[Problem requirements]
Write out all the material exactly. Leave nothing out.

------------------------------------------------------------

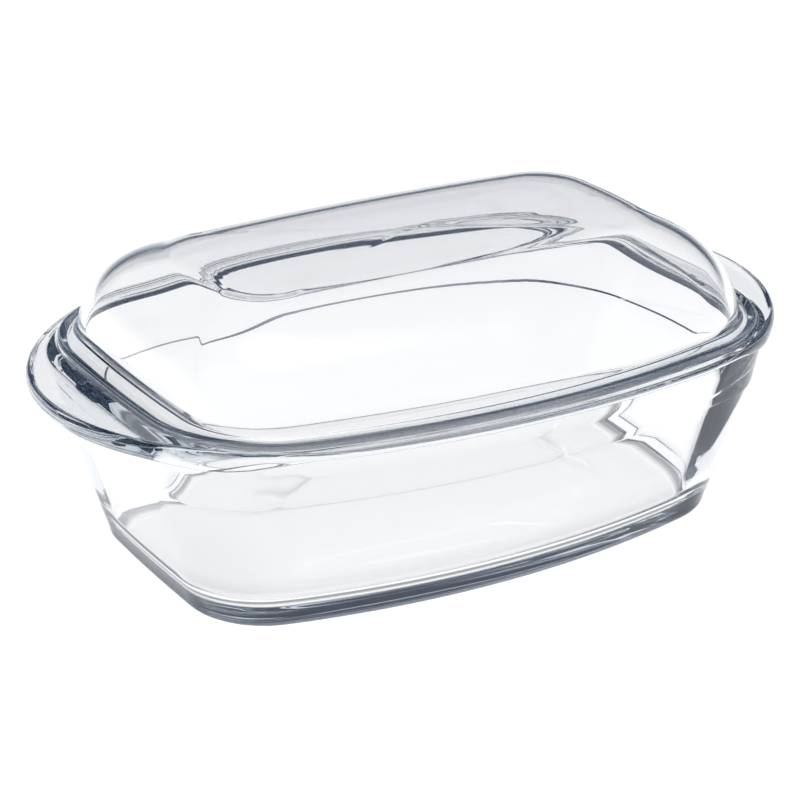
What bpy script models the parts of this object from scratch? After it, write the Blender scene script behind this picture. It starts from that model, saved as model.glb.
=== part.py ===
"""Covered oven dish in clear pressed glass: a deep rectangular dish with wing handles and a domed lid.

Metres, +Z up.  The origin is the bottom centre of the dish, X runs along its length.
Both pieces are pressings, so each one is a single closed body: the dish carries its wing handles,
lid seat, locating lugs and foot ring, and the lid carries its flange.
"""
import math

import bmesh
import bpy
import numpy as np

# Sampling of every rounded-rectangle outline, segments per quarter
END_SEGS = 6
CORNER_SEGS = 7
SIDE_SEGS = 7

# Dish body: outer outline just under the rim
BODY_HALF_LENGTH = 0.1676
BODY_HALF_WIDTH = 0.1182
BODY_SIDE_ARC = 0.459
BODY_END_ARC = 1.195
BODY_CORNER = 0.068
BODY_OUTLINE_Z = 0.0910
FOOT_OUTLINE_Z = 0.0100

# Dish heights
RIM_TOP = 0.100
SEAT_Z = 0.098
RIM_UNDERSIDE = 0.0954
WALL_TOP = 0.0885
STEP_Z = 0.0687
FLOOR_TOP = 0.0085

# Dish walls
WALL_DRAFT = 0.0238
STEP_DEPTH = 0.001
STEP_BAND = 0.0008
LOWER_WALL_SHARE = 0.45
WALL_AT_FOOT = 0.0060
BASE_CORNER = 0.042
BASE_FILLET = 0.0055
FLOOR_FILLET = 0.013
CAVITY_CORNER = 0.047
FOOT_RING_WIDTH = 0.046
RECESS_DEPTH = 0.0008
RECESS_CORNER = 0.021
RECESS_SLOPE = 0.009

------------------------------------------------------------

[Response]
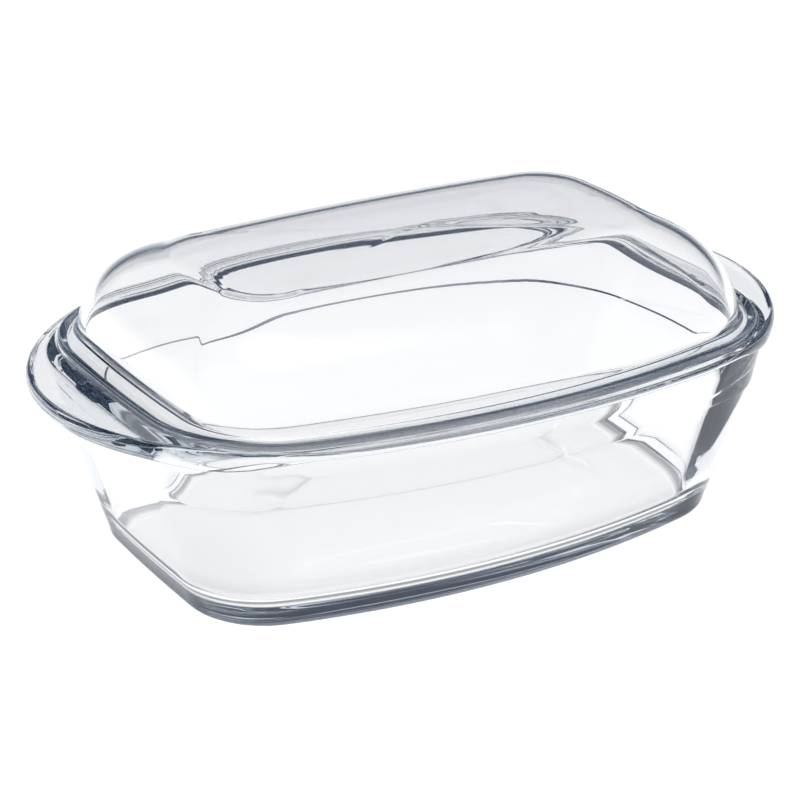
What bpy script models the parts of this object from scratch? After it, write the Blender scene script behind this picture. It starts from that model, saved as model.glb.
=== part.py ===
"""Covered oven dish in clear pressed glass: a deep rectangular dish with wing handles and a domed lid.

Metres, +Z up.  The origin is the bottom centre of the dish, X runs along its length.
Both pieces are pressings, so each one is a single closed body: the dish carries its wing handles,
lid seat, locating lugs and foot ring, and the lid carries its flange.
"""
import math

import bmesh
import bpy
import numpy as np

# Sampling of every rounded-rectangle outline, segments per quarter
END_SEGS = 6
CORNER_SEGS = 7
SIDE_SEGS = 7

# Dish body: outer outline just under the rim
BODY_HALF_LENGTH = 0.1676
BODY_HALF_WIDTH = 0.1182
BODY_SIDE_ARC = 0.459
BODY_END_ARC = 1.195
BODY_CORNER = 0.068
BODY_OUTLINE_Z = 0.0910
FOOT_OUTLINE_Z = 0.0100

# Dish heights
RIM_TOP = 0.100
SEAT_Z = 0.098
RIM_UNDERSIDE = 0.0954
WALL_TOP = 0.0885
STEP_Z = 0.0687
FLOOR_TOP = 0.0085

# Dish walls
WALL_DRAFT = 0.0238
STEP_DEPTH = 0.001
STEP_BAND = 0.0008
LOWER_WALL_SHARE = 0.45
WALL_AT_FOOT = 0.0060
BASE_CORNER = 0.042
BASE_FILLET = 0.0055
FLOOR_FILLET = 0.013
CAVITY_CORNER = 0.047
FOOT_RING_WIDTH = 0.046
RECESS_DEPTH = 0.0008
RECESS_CORNER = 0.021
RECESS_SLOPE = 0.009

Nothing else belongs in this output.